Итак, человек интуитивно прозревает решительно все в другом человеке: «Физиогномический гений наперед видит те судьбы, какие проистекают из характера человека. И когда этот гений порою говорит: вот у такого-то виселица на лбу написана, — то этим он говорит лишь следующее, и не более, и не менее того: вижу на этом лице страсти, планы, интриги, какие могут повести к делам, смерти достойным»[44]. Один из современников Лафатера резонно заметил, что, осуществись физиогномика как наука, достойным ее спутником был бы палач, пожалуй, это навеяно пассажами в духе только что приведенного. По Лафатеру же, во всех таких случаях действует, пусть и не ясная, сила воображения, или имажинации. И эта же самая сила начинает творить подлинные чудеса, когда «под действием тоски или любви […] воздействует на отдаленные места и времена». Если тяга и томление весьма велики, то такой тоскующий человек, не покидая своей комнаты, может являться своим друзьям на любом расстоянии: «И кто же творит такое явление? кто воздействует тут, преодолевая расстояния, на чувства другого, на воображение? Воображение! Однако воображение в самом фокусе страсти! Как?
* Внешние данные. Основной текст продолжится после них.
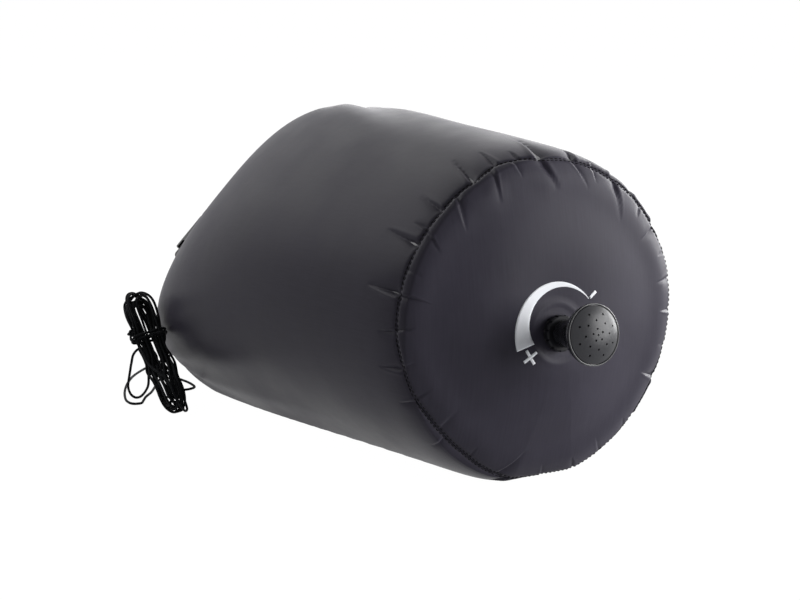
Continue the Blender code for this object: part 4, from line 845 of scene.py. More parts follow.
def bodyPoint(share, angle):
    # Tube that flattens: across*flatDir + height*flatNormal, a circle at share 0 and a pinched edge at 1.
    b = bagShape
    share, angle = np.broadcast_arrays(np.asarray(share, float), np.asarray(angle, float))
    c, s = np.cos(angle), np.sin(angle)
    upper = c > 0
    radius = b["seamRadius"] + b["swell"] * (1 - np.exp(-share * b["length"] / b["swellRun"]))
    spread = np.where(upper, b["spreadUp"], b["spreadLow"])
    late = np.where(upper, b["shoulderUp"], b["shoulderLow"])
    pinch = b["seamRadius"] * np.where(upper, b["pinchUp"], b["pinchLow"])
    wide = radius + spread * np.sin(pi / 2 * np.minimum(1, share / b["spreadAt"])) ** 2
    wide = pinch + (wide - pinch) * np.sqrt(1 - share ** late)
    ear = clipShare((share - b["earFrom"]) / (1 - b["earFrom"]))
    wide = wide + b["earRise"] * np.sin(pi * ear) ** 2 * np.where(upper, c, 0) ** b["earNarrow"]
    deep = b["pinchDepth"] + (radius - b["pinchDepth"]) * (1 - share ** b["pinchPower"]) ** b["pinchRoot"]
    power = 2 / (2 + (b["endSquare"] - 2) * share)
    across = wide * np.sign(c) * np.abs(c) ** power
    height = deep * np.sign(s) * np.abs(s) ** power
    sweep = np.where(upper, b["sweepUp"], b["sweepLow"])
    sweep = sweep * np.abs(across / wide) ** b["earShape"] * share ** b["earPower"]
    point = across[..., None] * flatDir + height[..., None] * flatNormal
    point[..., 0] -= b["endSide"] * share ** 2
    point[..., 2] += axisHeight - b["endDrop"] * share ** 2
    point[..., 2] = np.maximum(point[..., 2], 0)
    point[..., 1] = b["length"] * share + sweep - b["setback"]
    return point


seatRadius = valveShape["flange"] + valveShape["seatMargin"]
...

Необъяснимо»[45]. Но точно так же воображение роженицы воздействует на ее будущих детей: карлики, великаны, уроды — все это произведения воображения: «Сила воображения, приведенная в движение томлением, любовью, ненавистью наисокровеннейшей человеческой природы, может со скоростью молнии убивать и оживлять, увеличивать и уменьшать, напечатлять органическому зародышу семя увеличения и уменьшения, мудрости и глупости, смерти и жизни, которое разовьется лишь в определенное время, при определенных обстоятельствах»[46]. Цюрихская теория воображения заходит тут в особенный — натуралистически-реалистический тупик своего самоистол кования; пожалуй, лишь натурфилософская мысль эпохи, вырвавшаяся на поверхность в переломную эпоху рубежа XVIII–XIX веков, была склонна к столь же смелым допущениям.